While tensions clearly remain high, both sides at least appear to want to make progress.
It was unclear if the Asian economic powerhouses had been lobbied by other influential nations.
But a statement noted that the sides acknowledged their “different positions” on the islands, called Diaoyu by China and Senkaku by Japan.
Although Japan has refused China’s demand to acknowledge that the islands’ sovereignty is in dispute, the statement indicated that Tokyo was at least willing to concede that different views exist.
Asked yesterday to confirm an Abe-Xi meeting, Wang demurred, but said China expected Japan to hold to the spirit of the statement brokered on Friday.
“We hope that the Japanese side will treat this consensus seriously, faithfully implement its commitment and create the necessary favourable atmosphere for a meeting between the two leaders,” Wang said.
Also in Beijing, US secretary of state John Kerry said Washington welcomed the improvement in bilateral ties, but said rebuilding the relationship would take time.
“We think that any steps that the two countries can take to improve the relationship and reduce the tensions are helpful not just to those two countries, but it’s helpful to the region,” Kerry said.

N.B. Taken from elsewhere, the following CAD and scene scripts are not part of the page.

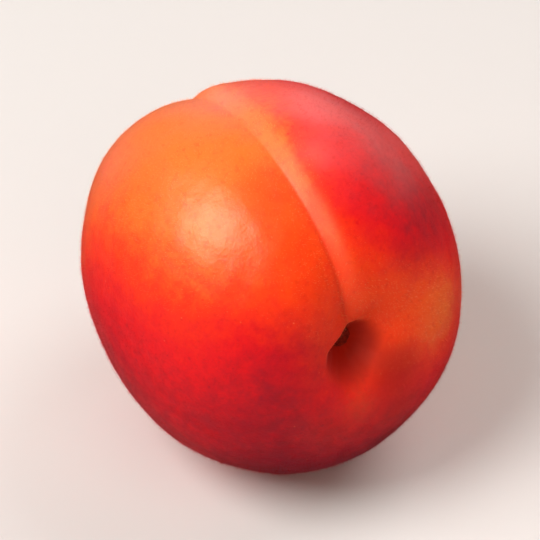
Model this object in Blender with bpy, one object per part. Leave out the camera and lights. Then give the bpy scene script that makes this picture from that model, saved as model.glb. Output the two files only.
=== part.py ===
"""One ripe apricot, lying on its back: the suture runs over the top and the stem end looks along -Y, a little up."""

import math

import bmesh
import bpy
from mathutils import Matrix, Vector

MM = 0.001

# The whole fruit, before it settles on its resting spot
LENGTH = 42.6 * MM  # from the stem end's shoulders to the tip
HEIGHT = 45.4 * MM  # from the suture to the back
WIDTH = 40.4 * MM  # from cheek to cheek
STEM_END_SWELL = 0.01  # how much fuller the stem half is than the tip half
SHOULDER_FULLNESS = 0.93  # below 1 squares the shoulders off at both ends
TIP_POINT = 0.8 * MM  # how far the tip is drawn out
TIP_POINT_RADIUS = 6.5 * MM
BEAK = 0.28 * MM  # the dry point that the flower leaves on the tip
BEAK_RADIUS = 0.9 * MM

# How the fruit lies
STEM_RAISED = math.radians(13.5)
LEAN = math.radians(2.3)  # the suture leans this far towards the left cheek
SPOT_PRESSED = 0.85 * MM  # how far the skin is flattened where the fruit rests
SPOT_EDGE = 0.12 * MM  # height over which the flat spot rounds into the skin

# The suture, the crease from the stem pit over the front to the tip
SUTURE_BOW = math.radians(2.2)  # its sideways bow towards the left cheek
SUTURE_WAVE = 1.4  # half waves of that bow from stem to tip
SUTURE_FADE = 0.35  # the higher, the sooner the suture grows shallow towards both ends
CREASE_DEPTH = 0.75 * MM
CREASE_DEPTH_AT_STEM = 1.5 * MM
CREASE_STEM_REACH = math.radians(24)
CREASE_LEFT = 2.6 * MM  # width of its gentle left side
CREASE_RIGHT = 1.25 * MM  # width of its steep right side
CREASE_ROUNDING = 0.5 * MM
VALLEY_DEPTH = 0.7 * MM  # the wide hollow that the crease lies in
VALLEY_WIDTH = 7.0 * MM
LIP_RISE = 0.12 * MM  # the rolled right edge of the crease
LIP_PLACE = 2.4 * MM
LIP_WIDTH = 1.5 * MM

# The hollow at the stem end: a soft basin with the pit where the stalk sat
BASIN_DEPTH = 2.7 * MM
BASIN_RADIUS = 6.4 * MM
BASIN_SPREAD = 0.3  # how much wider the basin opens on the right cheek
BASIN_SPREAD_TURN = math.radians(80)
PIT_DEPTH = 3.3 * MM
PIT_RADIUS = 3.4 * MM
PIT_STEEPNESS = 2.2  # the higher, the steeper the wall between a flat floor and the basin
PIT_SPREAD = 0.15  # how much wider the pit opens on its gentle side
PIT_SPREAD_TURN = math.radians(145)
LIP_OVERHANG = 1.7 * MM  # how far the left cheek folds over the pit, beside the suture
LIP_TURN = math.radians(-22)
LIP_RING = 3.3 * MM
LIP_RING_WIDTH = 1.5 * MM
SCAR_RADIUS = 1.05 * MM  # the corky scar that the stalk leaves in the pit
SCAR_RISE = 0.3 * MM
SCAR_STEEPNESS = 4

# Soft folds that run out of the basin: turn from the suture, depth, half width as an angle
FOLDS = (
    (math.radians(137), 0.42 * MM, math.radians(20)),
    (math.radians(-152), 0.28 * MM, math.radians(17)),
    (math.radians(-62), 0.16 * MM, math.radians(15)),
)
FOLD_RING = 6.5 * MM
FOLD_RING_WIDTH = 3.6 * MM

# Slow swellings that keep the body from being a plain egg: depth, waves round, waves along, turn
SWELLINGS = (
    (0.22 * MM, 2, 1, math.radians(35)),
    (0.16 * MM, 3, 2, math.radians(-70)),
    (0.10 * MM, 5, 3, math.radians(15)),
)

# Where the cheeks bulge or lie flatter: angle from the stem, turn from the suture, reach, height
CHEEKS = (
    (math.radians(128), math.radians(-34), math.radians(27), 0.8 * MM),
    (math.radians(55), math.radians(116), math.radians(26), 0.4 * MM),
    (math.radians(112), math.radians(26), math.radians(24), -0.2 * MM),
)

# The mesh: rings lie closer at both ends, and meridians closer along the middle of the suture
MERIDIANS = 88
RINGS = 60
RING_CROWDING = 0.58
MERIDIAN_CROWDING = 0.74

SKIN_COLOUR = (0.90, 0.20, 0.035, 1.0)
SKIN_ROUGHNESS = 0.48


def hump(distance, width):
    """1 where distance is nothing, falling smoothly to 0 some way past width."""
    return math.exp(-((distance / width) ** 2))


def suture_turn(polar):
    """How far round the suture lies from the straight meridian, at this angle from the stem."""
    return -SUTURE_BOW * math.sin(SUTURE_WAVE * polar)


def body_point(polar, turn):
    """The plain body's surface. Own axes: +X the right cheek, +Y the suture, +Z the stem."""
    along = math.cos(polar)
    ring = math.sin(polar) ** SHOULDER_FULLNESS * (1 + STEM_END_SWELL * along)
    return Vector(
        (
            WIDTH / 2 * ring * math.sin(turn),
            HEIGHT / 2 * ring * math.cos(turn),
            LENGTH / 2 * along,
        )
    )


def outward(point):
    """The body's outward direction at a point of its surface."""
    sizes = (WIDTH, HEIGHT, LENGTH)
    return Vector([c / size**2 for c, size in zip(point, sizes)]).normalized()


def crease(across, polar):
    """Depth of the suture, this far across it. Across is positive on the right cheek."""
    deep = CREASE_DEPTH + CREASE_DEPTH_AT_STEM * hump(polar, CREASE_STEM_REACH)
    side = CREASE_RIGHT if across > 0 else CREASE_LEFT
    rounded = math.hypot(across, CREASE_ROUNDING) - CREASE_ROUNDING
    valley = VALLEY_DEPTH * hump(across, VALLEY_WIDTH)
    lip = LIP_RISE * hump(across - LIP_PLACE, LIP_WIDTH)
    return (deep * math.exp(-rounded / side) + valley - lip) * math.sin(polar) ** SUTURE_FADE


def direction(polar, turn):
    """The way from the fruit's middle, in its own axes."""
    ring = math.sin(polar)
    return Vector((ring * math.sin(turn), ring * math.cos(turn), math.cos(polar)))


def swelling(polar, turn):
    """The slow unevenness of the body, which fades out at both ends, and the cheeks' own bulges."""
    total = 0.0
    for depth, round_waves, along_waves, start in SWELLINGS:
        total += depth * math.cos(round_waves * turn + along_waves * polar + start)
    total *= math.sin(polar) ** 2
    here = direction(polar, turn)
    for bulge_polar, bulge_turn, reach, height in CHEEKS:
        apart = here.angle(direction(bulge_polar, bulge_turn))
        total += height * hump(apart, reach)
    return total


def angle_between(a, b):
    """The smaller angle between two turns."""
    return abs((a - b + math.pi) % (2 * math.pi) - math.pi)


def stem_sink(radius, turn):
    """How far the skin sinks round the stem, this far from the fruit's axis."""
    basin_radius = BASIN_RADIUS * (1 + BASIN_SPREAD * math.cos(turn - BASIN_SPREAD_TURN))
    basin = BASIN_DEPTH * hump(radius, basin_radius)
    pit_radius = PIT_RADIUS * (1 + PIT_SPREAD * math.cos(turn - PIT_SPREAD_TURN))
    pit = PIT_DEPTH * math.exp(-((radius / pit_radius) ** PIT_STEEPNESS))
    scar = SCAR_RISE * math.exp(-((radius / SCAR_RADIUS) ** SCAR_STEEPNESS))
    folds = sum(
        depth * hump(angle_between(turn, place), wide)
        for place, depth, wide in FOLDS
    )
    return basin + pit - scar + folds * hump(radius - FOLD_RING, FOLD_RING_WIDTH)


def fruit_point(polar, turn):
    """The skin at this angle from the stem and this turn from the suture, in the fruit's own axes."""
    facing = (1 + math.cos(turn)) / 2
    placed = turn + suture_turn(polar) * facing
    point = body_point(polar, placed)
    radius = math.hypot(point.x, point.y)
    inwards = crease(radius * turn, polar) * facing - swelling(polar, turn)
    point -= outward(point) * inwards
    if point.z > 0:
        point.z -= stem_sink(radius, turn)
        fold = LIP_OVERHANG * hump(radius - LIP_RING, LIP_RING_WIDTH)
        fold *= max(0.0, math.cos(turn - LIP_TURN)) ** 2
        point.x -= fold * math.sin(LIP_TURN)
        point.y -= fold * math.cos(LIP_TURN)
    else:
        point.z -= TIP_POINT * hump(radius, TIP_POINT_RADIUS)
        point.z -= BEAK * hump(radius, BEAK_RADIUS)
    return point


def lying_pose():
    """Turns the fruit's own axes to how it lies: the stem towards -Y and raised, the suture up."""
    raised = Matrix.Rotation(math.pi / 2 - STEM_RAISED, 4, "X")
    return Matrix.Rotation(-LEAN, 4, "Y") @ raised


def settle(points):
    """Flattens the lowest skin into a level spot, and puts the spot's level at zero."""
    level = min(p.z for p in points) + SPOT_PRESSED
    for p in points:
        above = p.z - level
        if above < -SPOT_EDGE:
            p.z = 0.0
        elif above < SPOT_EDGE:
            p.z = (above + SPOT_EDGE) ** 2 / (4 * SPOT_EDGE)
        else:
            p.z = above


def centre(points):
    """Moves the fruit so that the middle of its outline, seen from above, is the origin."""
    for axis in (0, 1):
        values = [p[axis] for p in points]
        middle = (min(values) + max(values)) / 2
        for p in points:
            p[axis] -= middle


def skin_material():
    material = bpy.data.materials.new("apricot_skin")
    material.use_nodes = True
    shader = material.node_tree.nodes["Principled BSDF"]
    shader.inputs["Base Color"].default_value = SKIN_COLOUR
    shader.inputs["Roughness"].default_value = SKIN_ROUGHNESS
    shader.inputs["Metallic"].default_value = 0.0
    return material


def make_apricot():
    """A sphere of rings and meridians, with each of its points moved to the skin."""
    bm = bmesh.new()
    bmesh.ops.create_uvsphere(bm, u_segments=MERIDIANS, v_segments=RINGS, radius=1.0)
    pose = lying_pose()
    points = []
    for vertex in bm.verts:
        even_polar = math.acos(max(-1.0, min(1.0, vertex.co.z)))
        even_turn = math.atan2(vertex.co.x, vertex.co.y)
        polar = even_polar - RING_CROWDING * math.sin(2 * even_polar) / 2
        crowding = MERIDIAN_CROWDING * math.sin(polar)
        turn = even_turn - crowding * math.sin(even_turn)
        points.append(pose @ fruit_point(polar, turn))
    settle(points)
    centre(points)
    for vertex, point in zip(bm.verts, points):
        vertex.co = point
    bmesh.ops.triangulate(bm, faces=bm.faces)
    bmesh.ops.recalc_face_normals(bm, faces=bm.faces)
    mesh = bpy.data.meshes.new("apricot")
    bm.to_mesh(mesh)
    bm.free()
    mesh.shade_smooth()
    mesh.materials.append(skin_material())
    fruit = bpy.data.objects.new("apricot", mesh)
    bpy.context.scene.collection.objects.link(fruit)


def main():
    for old in list(bpy.data.objects):
        bpy.data.objects.remove(old)
    make_apricot()


main()
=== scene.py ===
"""The apricot as it looks: a fine skin in the solid's form, its colours, scar, dry tip and down."""

import math

import bpy
import numpy as np
from mathutils import Matrix, Vector


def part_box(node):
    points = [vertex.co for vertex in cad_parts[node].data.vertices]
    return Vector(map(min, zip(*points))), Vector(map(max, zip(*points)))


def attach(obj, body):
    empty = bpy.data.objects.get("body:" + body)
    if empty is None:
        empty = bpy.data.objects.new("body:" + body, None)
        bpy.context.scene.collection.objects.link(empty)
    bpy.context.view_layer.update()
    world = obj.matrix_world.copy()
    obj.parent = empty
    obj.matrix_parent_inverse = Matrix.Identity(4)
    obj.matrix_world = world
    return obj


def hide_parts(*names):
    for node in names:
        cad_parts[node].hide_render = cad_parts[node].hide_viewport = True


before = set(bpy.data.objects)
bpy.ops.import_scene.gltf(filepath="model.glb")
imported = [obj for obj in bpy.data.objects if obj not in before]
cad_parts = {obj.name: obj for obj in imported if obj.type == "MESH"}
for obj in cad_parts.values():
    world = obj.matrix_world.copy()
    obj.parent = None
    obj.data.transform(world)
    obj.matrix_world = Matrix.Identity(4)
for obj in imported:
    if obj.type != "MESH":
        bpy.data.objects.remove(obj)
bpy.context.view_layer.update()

MM = 0.001

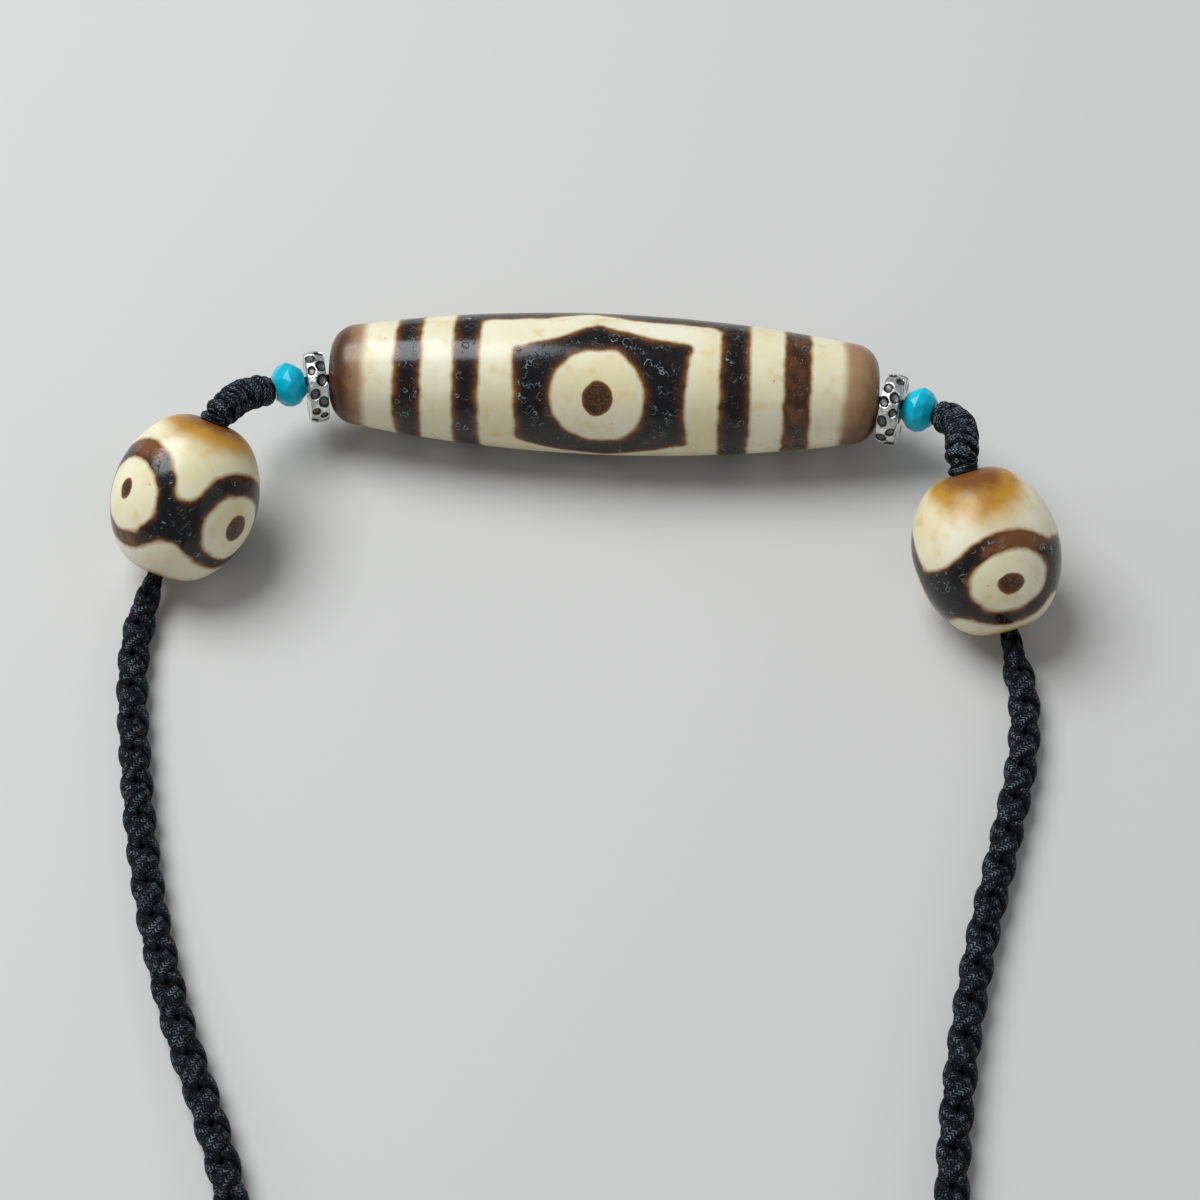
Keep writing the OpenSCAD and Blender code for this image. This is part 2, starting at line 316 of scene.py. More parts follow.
# Camera: the photograph's angle, with its distance and aim fitted to the beads.
view = {
    "azimuth": 2.948,
    "elevation": 55.0,
    "distance": 270.33,
    "aimFromBead": (0.69, -20.97, 0.0),
    "fieldOfView": 24.0,
    "sensor": 36.0,
    "clipStart": 0.01,
}
longMiddle = nodeMiddle("long_dzi_bead")
beadOrigin = np.array([longMiddle[0], longMiddle[1], 0.0])


def makeCamera():
    # back from the aim by the distance, turned by the azimuth and lifted by the elevation
    a, e = math.radians(view["azimuth"]), math.radians(view["elevation"])
    back = Vector((math.sin(a) * math.cos(e), -math.cos(a) * math.cos(e), math.sin(e)))
    data = bpy.data.cameras.new("camera")
    data.sensor_width = view["sensor"]
    data.lens = view["sensor"] / 2 / math.tan(math.radians(view["fieldOfView"] / 2))
    data.clip_start = view["clipStart"]
    camera = newObject("camera", data)
    camera.location = Vector((beadOrigin + view["aimFromBead"]) * mm) + back * view["distance"] * mm
    camera.rotation_euler = (-back).to_track_quat("-Z", "Y").to_euler()
    bpy.context.scene.camera = camera


makeCamera()
print("camera placed")

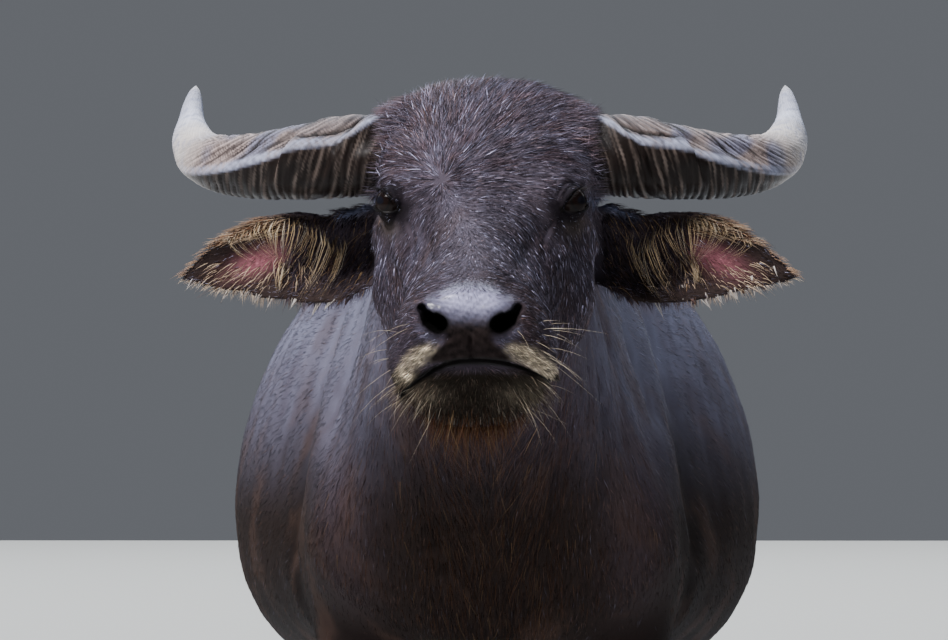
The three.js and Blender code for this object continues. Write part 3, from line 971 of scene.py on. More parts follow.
EYES = (EyeSocket(1), EyeSocket(-1))


@dataclass(frozen=True)
class Muzzle:
    """Nostrils, lips and mouth, in head space as seen from the front."""

    nostril: tuple[tuple[float, float], ...] = ((53, 1079), (49.5, 1073), (44, 1066.5), (34, 1061))
    nostril_radius: tuple[float, float] = (4.8, 10.2)
    nostril_depth: float = 33
    mouth: tuple[tuple[float, float], ...] = (
        (-84, 981), (-75, 987), (-66, 994), (-57, 1001), (-48, 1007.5), (-38, 1013), (-26, 1017.3),
        (-12, 1020), (2, 1021), (18, 1020.6), (34, 1019), (48, 1016.3), (60, 1012.6), (72, 1007.6),
        (82, 1002), (90, 996.5), (97, 990),
    )

    def from_nostril(self, points: Array) -> Array:
        """The distance from the nearer nostril's middle line over its half width.

        Args:
            points: points in head space.

        Returns:
            The distance of each, 1 at the edge.
        """
        front = np.stack([np.abs(points[:, 0]), points[:, 2]], 1)
        distance, place = along_path(front, np.array(self.nostril))
        start, end = self.nostril_radius
        return distance / (start + (end - start) * smooth(place, 0.1, 0.9))

    def opened(self, points: Array) -> Array:
        """How deep the nostril is by the place along it: a shallow groove at the outer end."""
        front = np.stack([np.abs(points[:, 0]), points[:, 2]], 1)
        return 0.4 + 0.6 * smooth(along_path(front, np.array(self.nostril))[1], 0.05, 0.5)

    def from_mouth(self, points: Array) -> tuple[Array, Array]:
        """The distance from the mouth's line, and how far above it a point lies.

        Args:
            points: points in head space.

        Returns:
            Both for each point.
        """
        line = np.array(self.mouth)
        distance, _ = along_path(points[:, [0, 2]], line)
        return distance, points[:, 2] - np.interp(points[:, 0], line[:, 0], line[:, 1])

    def shaped(self, points: Array, normals: Array) -> Array:
        """Opens the nostrils, cuts the mouth and rounds the lips.

        Args:
            points: the skin's points in head space.
            normals: its normals there.

        Returns:
            The moved points.
        """
        front = 1 - smooth(points[:, 1], -1075, -1045)
        spread = self.from_nostril(points)
        side = np.sign(points[:, 0])
        pit = (1 - smooth(spread, 0.3, 1.05)) * front * self.nostril_depth * self.opened(points)
        moved = points + normals * (0.8 * bell(spread - 1.5, 0.35) * front)[:, None]
        moved += pit[:, None] * columns(-0.1 * side, 1, 0.02)
        distance, above = self.from_mouth(points)
        front = 1 - smooth(points[:, 1], -1058, -1030)
        lips = -6.5 * bell(distance, 2.2) + 2.6 * bell(distance - 6.5, 4.5)
        lips += 1.5 * bell(above - 14, 9) * (distance < 40)
        moved += normals * (lips * front)[:, None]
        philtrum = bell(points[:, 0] - 2, 1.8) * smooth(points[:, 2], 1019, 1026)
        philtrum *= 1 - smooth(points[:, 2], 1042, 1054)
        return moved - normals * (4 * philtrum * front)[:, None]


MUZZLE = Muzzle()


def waves(points: Array, length: float, seed: int, count: int = 7) -> Array:
    """A smooth random field from -1 to 1, made of plane waves.

    Args:
        points: where to read it.
        length: the waves' mean length, in the points' unit.
        seed: picks the waves.
        count: how many waves are summed.

    Returns:
        The field's value at each point.
    """
    chance = np.random.default_rng(seed)
    total = np.zeros(len(points))
    for _ in range(count):
        way = unit(chance.normal(size=points.shape[1])) * chance.uniform(0.7, 1.5)
        total += np.sin(points @ way * (2 * math.pi / length) + chance.uniform(0, 2 * math.pi))
    return np.clip(total / math.sqrt(count) / 1.4, -1, 1)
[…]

The China-Japan statement said the sides agreed to hold dialogue and consultation to prevent the island dispute from further deteriorating and to establish crisis management mechanisms.
China was incensed by Japan’s move to nationalise the islands in 2012, sparking violent anti-Japanese protests and prompting it to send patrol boats to confront Japanese coastguard vessels in the surrounding waters.
China also strongly objected to a visit last year by Abe to Tokyo’s Yasukuni Shrine, which honours the nation’s war dead, including executed war criminals from the Second World War and invasion of Manchuria.
China has been pushing for a commitment from Abe not to visit Yasukuni, which it sees as a monument to Japan’s 20th century aggression against China and other Asian nations.
Along with sparking fears of an armed confrontation, the dispute has been blamed for an almost 50 per cent reduction in Japanese investment in China during the first half of the year.
Tomorrow’s conference in Beijing involves nations covering at least half of the world’s gross domestic product and 44 per cent of world trade, given the nations involved are also home to more than 40 per cent of the world’s population.
Other nations involved in the 21-country Pacific Rim gathering include Russia, the US and South Korea. It has also been targeted by pressure groups including Amnesty International, which wants China to release 76 pro-democracy activists detained during student protests in Hong Kong.